Namun, dua suku Yahudi yang tersisa tidak mengambil pelajaran dari kejadian ini. Sebaliknya, sikap belas kasih dari Rasulullah saw. justru membuat mereka semakin berani tanpa alasan. Tidak lama kemudian, suku Yahudi kedua, yakni Bani Nadir, juga memberontak. Pertama-tama, salah satu pemimpin mereka, Ka’b bin Ashraf, melanggar perjanjian dan mulai melakukan rencana jahat dengan Quraisy dan suku-suku Arab lainnya melawan Islam. Dia menghasut para penjahat Arab yang buas ini melawan Rasulullah saw. dan para sahabat beliau saw. dengan cara yang berbahaya, dan menulis puisi-puisi yang sangat menghasut untuk melawan umat Islam yang mana ini menciptakan situasi yang sangat berbahaya bagi umat Islam di negeri ini.
Kemudian, orang-orang yang malang ini mengejek para wanita-wanita Muslim terhormat dengan menyebut nama mereka dalam syair-syairnya, dan akhirnya bersekongkol untuk membunuh Rasulullah saw.. Lalu ketika atas perintah Rasulullah saw. orang-orang ini menerima hukuman atas perbuatannya, maka sukunya bangkit bersatu melawan kaum Muslimin. Sejak hari itu, Bani Nadir mengabaikan perjanjian dan mulai bersekongkol melawan umat Muslim, dan pada akhirnya seluruh suku bersekongkol untuk membunuh Rasulullah saw.; mereka memutuskan bahwa bagaimanapun caranya, mereka tidak akan membiarkan beliau saw. hidup. Padahal dalam perjanjian di awal, mereka semua setuju bahwa jika seseorang berbuat salah, mereka akan dengan senang hati menerima hukuman.
Bagaimanapun, ketika rencana berdarah mereka terungkap, dan Rasulullah saw. mengambil langkah untuk memperingatkan dan menghukum mereka, mereka dengan sangat sombong bersiap untuk berperang melawan kaum Muslimin. Dalam perang ini, Bani Quraizhah membantu mereka, sehingga mereka pun menjadi melanggar perjanjian. Namun, ketika Bani Nadir dikalahkan, Rasulullah saw. pun sepenuhnya memaafkan Bani Quraizhah. Meskipun mereka telah bergabung dengan Bani Nadir, beliau saw. tetap memaafkan Bani Quraizhah dan juga mengizinkan Bani Nadir untuk meninggalkan Madinah dengan aman. Satu-satunya pembatasan adalah bahwa Bani Nadir tidak diizinkan membawa senjata mereka. Namun, Bani Nadir membalas ihsan ini dengan cara bahwa setelah meninggalkan Madinah, para pemimpin mereka berkeliling ke seluruh Arab dan menghasut berbagai suku Arab dengan cara yang berbahaya, yaitu membawa pasukan yang besar untuk menyerang Madinah. Mereka datang dengan pasukan yang sangat besar dan mengambil janji tegas dari semuanya bahwa mereka tidak akan kembali sampai mereka menghancurkan Islam sepenuhnya.

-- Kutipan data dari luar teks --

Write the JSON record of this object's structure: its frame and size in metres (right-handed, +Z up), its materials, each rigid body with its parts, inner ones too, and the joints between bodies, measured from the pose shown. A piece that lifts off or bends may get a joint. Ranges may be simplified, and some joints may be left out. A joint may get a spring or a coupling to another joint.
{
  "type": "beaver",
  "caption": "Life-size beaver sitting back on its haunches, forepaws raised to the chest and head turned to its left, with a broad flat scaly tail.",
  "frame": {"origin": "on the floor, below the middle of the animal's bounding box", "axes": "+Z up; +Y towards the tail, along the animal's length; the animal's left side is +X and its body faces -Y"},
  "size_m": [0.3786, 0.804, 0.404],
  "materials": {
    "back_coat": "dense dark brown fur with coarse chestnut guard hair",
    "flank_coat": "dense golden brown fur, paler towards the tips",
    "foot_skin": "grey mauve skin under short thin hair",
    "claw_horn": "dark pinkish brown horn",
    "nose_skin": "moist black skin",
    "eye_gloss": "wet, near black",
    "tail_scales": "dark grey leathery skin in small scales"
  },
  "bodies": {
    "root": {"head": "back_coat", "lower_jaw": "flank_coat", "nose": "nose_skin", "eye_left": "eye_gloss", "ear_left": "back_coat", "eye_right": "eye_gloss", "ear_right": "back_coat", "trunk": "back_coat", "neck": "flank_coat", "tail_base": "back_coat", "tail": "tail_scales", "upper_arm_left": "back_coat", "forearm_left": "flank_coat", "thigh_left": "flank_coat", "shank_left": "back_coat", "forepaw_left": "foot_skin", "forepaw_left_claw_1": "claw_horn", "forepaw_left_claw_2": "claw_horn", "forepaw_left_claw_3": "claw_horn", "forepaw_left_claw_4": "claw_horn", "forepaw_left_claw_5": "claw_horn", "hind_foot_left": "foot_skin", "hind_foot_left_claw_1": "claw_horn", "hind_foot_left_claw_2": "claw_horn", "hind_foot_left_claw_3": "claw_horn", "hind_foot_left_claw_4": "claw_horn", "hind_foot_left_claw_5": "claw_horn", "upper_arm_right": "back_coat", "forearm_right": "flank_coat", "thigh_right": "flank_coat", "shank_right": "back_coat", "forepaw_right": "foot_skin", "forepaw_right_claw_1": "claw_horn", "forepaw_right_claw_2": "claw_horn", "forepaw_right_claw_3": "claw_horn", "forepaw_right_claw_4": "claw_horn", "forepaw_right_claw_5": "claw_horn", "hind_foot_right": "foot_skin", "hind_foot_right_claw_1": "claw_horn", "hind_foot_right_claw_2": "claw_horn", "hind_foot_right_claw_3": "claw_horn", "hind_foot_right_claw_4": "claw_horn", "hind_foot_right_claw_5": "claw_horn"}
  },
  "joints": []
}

Dalam keadaan yang berbahaya seperti ini, yang telah digambarkan sebelumnya secara singkat, apa yang dilakukan oleh suku Yahudi ketiga, yakni Bani Quraizah? Ini adalah suku yang telah menerima perlakuan khusus yakni ihsan dari Rasulullah saw., dengan memaafkan pengkhianatan mereka pada saat Perang Bani Nadir.

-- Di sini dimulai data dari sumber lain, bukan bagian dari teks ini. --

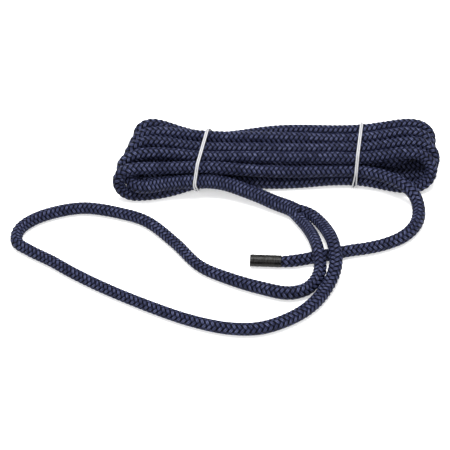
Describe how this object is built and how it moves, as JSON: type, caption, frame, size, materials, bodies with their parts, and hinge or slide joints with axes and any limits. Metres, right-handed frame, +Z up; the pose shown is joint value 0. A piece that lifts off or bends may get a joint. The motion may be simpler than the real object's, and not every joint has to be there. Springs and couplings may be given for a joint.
{
  "type": "coiled dock line",
  "caption": "Double-braid mooring line with a spliced eye and a sleeved bitter end, its spare length wound into a hank held by two sliding bands.",
  "frame": {"origin": "on the floor under the middle of the hank", "axes": "+X along the hank, away from the left band; +Y from the eye towards the back of the hank; +Z up"},
  "size_m": [0.4403, 0.2689, 0.0501],
  "materials": {
    "rope_cover": "navy braided nylon, soft sheen on each stitch",
    "rope_core": "white braided nylon",
    "sleeve": "black shrink sleeve, wrinkled and glossy",
    "fused_end": "melted nylon, dark and rough",
    "band": "white cord, matt"
  },
  "bodies": {
    "line": {"hank_turns": "rope_cover", "splice_neck": "rope_cover", "splice_throat": "rope_cover", "eye_cover": "rope_cover", "eye_core": "rope_core", "tail_cover": "rope_cover", "tail_core": "rope_core", "end_sleeve": "sleeve", "end_plug": "fused_end"},
    "band_left": {"left_band": "band"},
    "band_right": {"right_band": "band"}
  },
  "joints": [
    {"name": "left_band_slide", "type": "slide", "parent": "line", "child": "band_left", "axis": [1, 0, 0], "range_m": [0, 0.012]},
    {"name": "right_band_slide", "type": "slide", "parent": "line", "child": "band_right", "axis": [-1, 0, 0], "range_m": [0, 0.025]}
  ]
}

Jadi, Rasulullah saw. telah memperlakukan Bani Quraizhah dengan sikap ihsan, dan kebaikan kedua Rasulullah saw. kepada mereka adalah bahwa meskipun sebelum hijrah, mereka dianggap lebih rendah dalam status dan hak-hak mereka dibandingkan dengan Bani Nadir, – jadi Di antara kedua suku ini, Banu Quraizah dan Banu Nadir, ada perbedaan derajat; Bani Quraizah dianggap lebih rendah dari Banu Nadir. Jika seseorang dari Banu Nadir dibunuh oleh seseorang dari Banu Quraizah, pembunuhnya akan dihukum mati sebagai qisas, ini adalah aturan mereka. Akan tetapi jika seseorang dari Banu Quraizah dibunuh oleh seseorang dari Bani Nadir, maka pembayaran diyat (uang darah) sudah dianggap cukup oleh mereka – namun Rasulullah saw. memberikan hak-hak yang setara kepada Bani Quraizhah sebagaimana para penduduk Madinah lainnya. Tetapi meskipun telah mendapat kebaikan yang luar biasa ini, Banu Quraizah tetap berkhianat, dan pengkhianatan mereka terjadi pada saat yang sangat kritis yang belum pernah dialami oleh kaum Muslimin sebelumnya. Contoh Bani Qainuqa ada di hadapan mereka, tetapi mereka tidak mengambil pelajaran darinya.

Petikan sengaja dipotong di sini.